Drei Beispiele, die zeigen: Die Stimmung kippt südlich des Rio Bravo, des Grenzflusses zwischen den USA und Mexiko. Immer mehr Länder in Lateinamerika begehren auf gegen den Anti-Latino-Kurs der Regierung von Donald Trump. Die Gründe sind Strafzölle, Abschiebungen auch legal in den USA lebender Menschen und die geplanten Steuern auf Auslandsüberweisungen aus den Vereinigten Staaten in die jeweiligen Heimatländer.

Für China und Europa bietet das eine Chance, die Beziehungen zu den Ländern der Region auf ein neues Fundament zu stellen. Für Brüssel rückt vor allem die Umsetzung des ausverhandelten Freihandelsabkommens Mercosur ein Stück näher. China treibt seine Pläne für eine „Seidenstraße“ kräftig voran. Ein Überblick über aktuelle Entwicklungen.

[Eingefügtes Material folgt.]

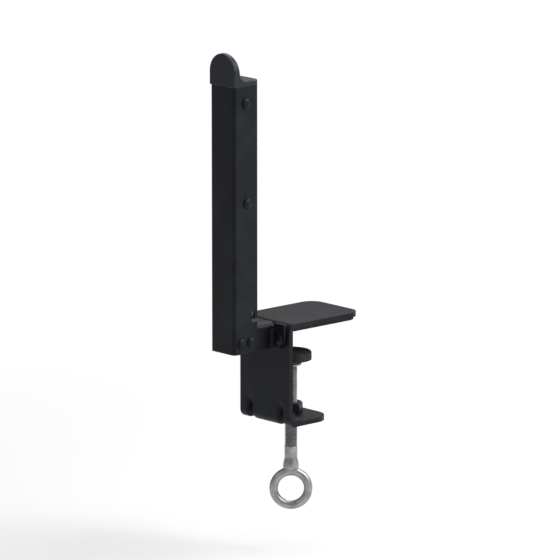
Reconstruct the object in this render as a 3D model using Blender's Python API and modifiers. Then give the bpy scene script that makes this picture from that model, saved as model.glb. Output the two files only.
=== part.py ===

Kolumbien: Anschluss an die Seidenstraße

Für ein kleines politisches Erdbeben sorgte die Ankündigung von Kolumbiens linkspopulistischem Präsidenten Petro, formell der „Neuen Seidenstraße“ beitreten zu wollen. So wird die Strategie Chinas genannt, mithilfe von Infrastrukturprojekten mehr als 100 Länder enger mit dem Handel im Reich der Mitte zu vernetzen.

Kolumbien ist seit 2007 das einzige südamerikanische Partnerland der Nato. Insofern sei die Entscheidung Petros, sich inmitten des Handelskonflikts zwischen den USA und China Richtung Peking zu öffnen, „von hoher symbolischer Bedeutung“, sagt Politikwissenschaftler Vladimir Rouwinski von der Universität ICESI in Cali im Gespräch mit WELT.

„Es gab ja vor einigen Wochen eine verbale Auseinandersetzung zwischen Petro und Trump über das Verfahren bei den Abschiebeflügen“, sagt Rouwinski. Es wird vermutet, dass Petro als Reaktion darauf nun überlegt, die Seiten zu wechseln. Allerdings laufen die Industrie- und Handelsverbände in Bogotá Sturm: Sie warnen davor, es sich mit dem wichtigsten Exportland, den USA, zu verderben.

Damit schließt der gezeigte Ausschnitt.